The region's rural population under 15, at 16.85pc, is the lowest in England while a third of North-East rural folk are over 45.

Martin Shaw said: "There is a retirement factor with people seeing rural areas as a nicer place to be. But we need a better cross section of society and ways of attracting back or hanging on to younger people."

Employment and Education

There are 4,257 full time and 3,083 part time farmers, partners and directors and 218 salaried managers who are engaged in agricultural and horticultural employment in the North-East. These are the lowest figures in these categories in England.

Only 3.4pc work in agriculture and fisheries. But Martin Shaw said: "Agriculture does not employ many people but farming has a massive input into what makes the North-East special, which is its countryside. It is a managed landscape which attracts millions of tourist pounds."

The region has the highest rural unemployment rate and one of the least qualified workforces in England.

Average weekly pay is the lowest for the rural part of any region in the country. It is also lower in rural compared to urban districts in the North-East. The gross weekly rural pay in the North-East is #286.35, compared to #309.28 in urban areas. The national average is #322.47.

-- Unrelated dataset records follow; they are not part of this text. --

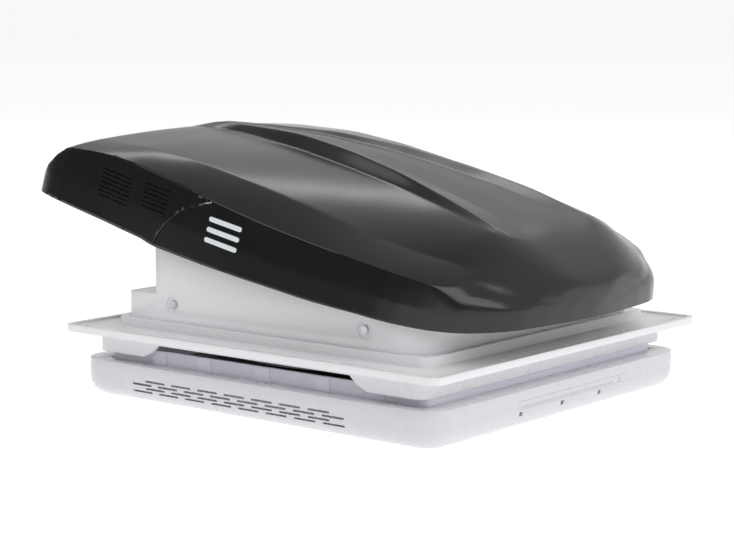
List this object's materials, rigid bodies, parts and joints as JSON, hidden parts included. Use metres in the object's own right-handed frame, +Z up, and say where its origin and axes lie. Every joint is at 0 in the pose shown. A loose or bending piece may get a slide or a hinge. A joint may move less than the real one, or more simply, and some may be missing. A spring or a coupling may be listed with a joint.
{
  "type": "roof vent cover",
  "caption": "Powered roof vent with a raised tapered black lid on a white flanged upstand, frosted light ring, slotted ceiling trim, fan and lid lift.",
  "frame": {"origin": "centre of the roof opening on the roof plane, which is the underside of the flange", "axes": "+X towards the low hinged nose of the lid, -X towards its raised rear, +Y across, +Z up out of the roof"},
  "size_m": [0.5662, 0.426, 0.2528],
  "materials": {
    "white_shell": "gloss",
    "white_collar": "gloss",
    "white_trim": "gloss",
    "frosted_ring": "satin",
    "led_strip": "satin",
    "lid_black": "satin gloss",
    "cowl_black": "gloss",
    "mark_white": "gloss",
    "inner_black": "satin",
    "seal_rubber": "matte",
    "fan_plastic": "satin",
    "guard_plastic": "satin",
    "motor_metal": "satin",
    "zinc_steel": "satin",
    "galvanised": "satin",
    "board_green": "satin",
    "button_grey": "satin",
    "screen_mesh": "woven",
    "screen_frame": "satin"
  },
  "bodies": {
    "base": {"roof_flange": "white_shell", "roof_collar": "white_collar", "upstand_shell": "white_shell", "upstand_screws": "zinc_steel", "upstand_seal": "seal_rubber", "fan_shroud": "white_shell", "shroud_screws": "zinc_steel", "motor_bracket": "guard_plastic", "fan_motor": "motor_metal", "finger_guard": "guard_plastic", "shaft_bearing_left": "inner_black", "shaft_bearing_right": "inner_black", "lift_gearbox": "inner_black", "lift_motor": "motor_metal", "hinge_bracket_left": "galvanised", "hinge_bracket_right": "galvanised", "hinge_pins": "zinc_steel", "spacer_ring": "frosted_ring", "led_strip": "led_strip", "ceiling_trim": "white_trim", "trim_screws": "zinc_steel", "side_service_cover": "white_trim", "control_board": "board_green", "power_connector": "inner_black", "screen_frame": "screen_frame", "insect_screen": "screen_mesh"},
    "lid": {"lid_shell": "lid_black", "lid_rear_cowl": "cowl_black", "lid_inner_frame": "inner_black", "lid_screws": "zinc_steel", "lid_rail_left": "inner_black", "lid_rail_right": "inner_black", "lid_hinge_arm_left": "galvanised", "lid_hinge_arm_right": "galvanised", "side_mark_left": "mark_white", "side_mark_right": "mark_white"},
    "fan": {"fan_rotor": "fan_plastic", "motor_shaft": "zinc_steel", "rotor_clip": "zinc_steel"},
    "lift_arms": {"cross_shaft": "zinc_steel", "lift_arm_left": "galvanised", "lift_arm_right": "galvanised", "lift_rollers": "inner_black"},
    "button_power": {"button_power": "button_grey"},
    "button_fan_up": {"button_fan_up": "button_grey"},
    "button_fan_down": {"button_fan_down": "button_grey"},
    "button_lid": {"button_lid": "button_grey"},
    "button_light": {"button_light": "button_grey"}
  },
  "joints": [
    {"name": "lid_hinge", "type": "hinge", "parent": "base", "child": "lid", "pos_m": [0.2, 0, 0.045], "axis": [0, 1, 0], "range_deg": [-10.5, 0]},
    {"name": "lift_arm_pivot", "type": "hinge", "parent": "base", "child": "lift_arms", "pos_m": [-0.11, 0, 0.046], "axis": [0, 1, 0], "range_deg": [0, 13.58]},
    {"name": "fan_spin", "type": "hinge", "parent": "base", "child": "fan", "pos_m": [0, 0, 0.012], "axis": [0, 0, 1], "continuous": true},
    {"name": "button_power_press", "type": "slide", "parent": "base", "child": "button_power", "axis": [0, 0, 1], "range_m": [0, 0.0008], "stiffness_N_per_m": 600},
    {"name": "button_fan_up_press", "type": "slide", "parent": "base", "child": "button_fan_up", "axis": [0, 0, 1], "range_m": [0, 0.0008], "stiffness_N_per_m": 600},
    {"name": "button_fan_down_press", "type": "slide", "parent": "base", "child": "button_fan_down", "axis": [0, 0, 1], "range_m": [0, 0.0008], "stiffness_N_per_m": 600},
    {"name": "button_lid_press", "type": "slide", "parent": "base", "child": "button_lid", "axis": [0, 0, 1], "range_m": [0, 0.0008], "stiffness_N_per_m": 600},
    {"name": "button_light_press", "type": "slide", "parent": "base", "child": "button_light", "axis": [0, 0, 1], "range_m": [0, 0.0008], "stiffness_N_per_m": 600}
  ],
  "couplings": [
    {"joint": "lift_arm_pivot", "follows": "lid_hinge", "ratio": -1.2931}
  ]
}
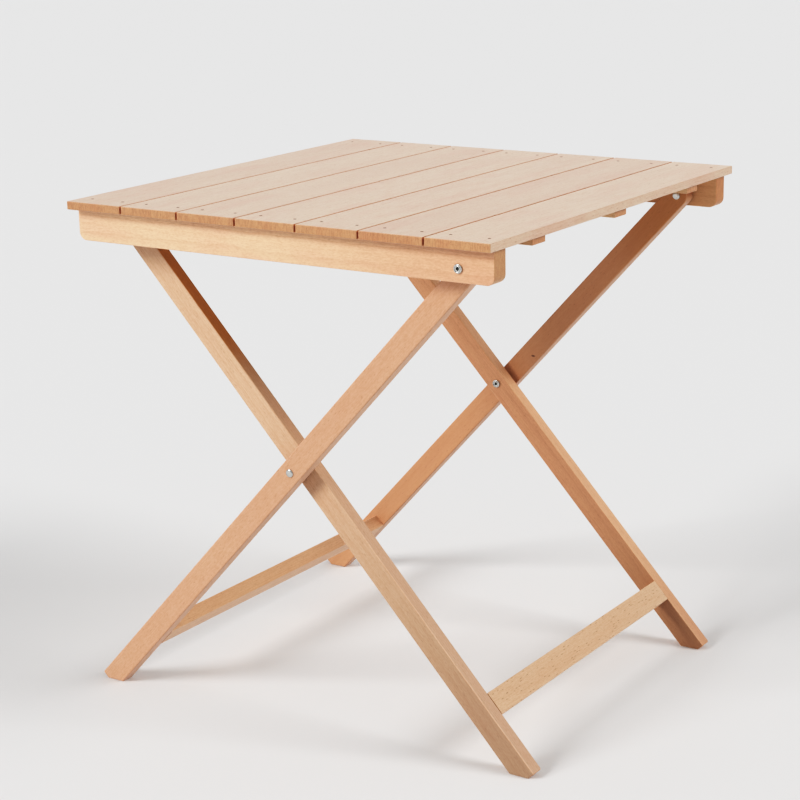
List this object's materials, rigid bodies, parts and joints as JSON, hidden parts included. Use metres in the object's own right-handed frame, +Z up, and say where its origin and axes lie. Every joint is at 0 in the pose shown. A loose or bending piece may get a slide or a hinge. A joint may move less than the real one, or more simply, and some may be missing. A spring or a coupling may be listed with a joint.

The average rural house price in the North-East of #92,312 - almost half that of the South-East- is the cheapest in England apart from the North-West figure of #88,842.

But this conceals a wide range of prices in different rural parts of the region. Averages vary from #50,427 in Wear Valley to #130,887 in Castle Morpeth. Trends indicate that homelessness is a growing issue in the rural parts of the region, having risen by 62pc from 1997-8.

Rural people in the North-East are healthier than their urban counterparts. But in comparison to the rural population in other regions, the rural North-East has the highest mortality ratio and the second highest incidence of low weight at birth.

Market towns

Of the 1,274 market towns in England, 82 (6.4pc) are located in the North-East. They are predominately smaller in size than in other regions with half having a population below 5,000 people.

Services and Rural Mobility

Overall the region's rural households have better geographical availability of supermarkets, secondary schools, libraries, job centres, as well as banks and building societies compared to the national average.

Access to petrol stations is below the English regional average, but 75pc of North-East parishes have a bus service six or seven days a week - the highest percentage for English regions. But there are still parishes which have poor or non existent services with no permanent shop, post office, public house or GPs surgery.

Business Health and ICT

There are 8,902 rural businesses, or 348 rural businesses per 10,000 population. This is the lowest figure for any English region.

Countryside character and environment

Almost a third of the region is classified as Areas of Outstanding Natural Beauty or national park.

The North-East has the highest figure for unenclosed land and where the land is enclosed, stone walls and thorn or elm hedges predominate.

Access to the countryside

The North-East has 10,370km of footpaths, bridleways and byways open to all traffic.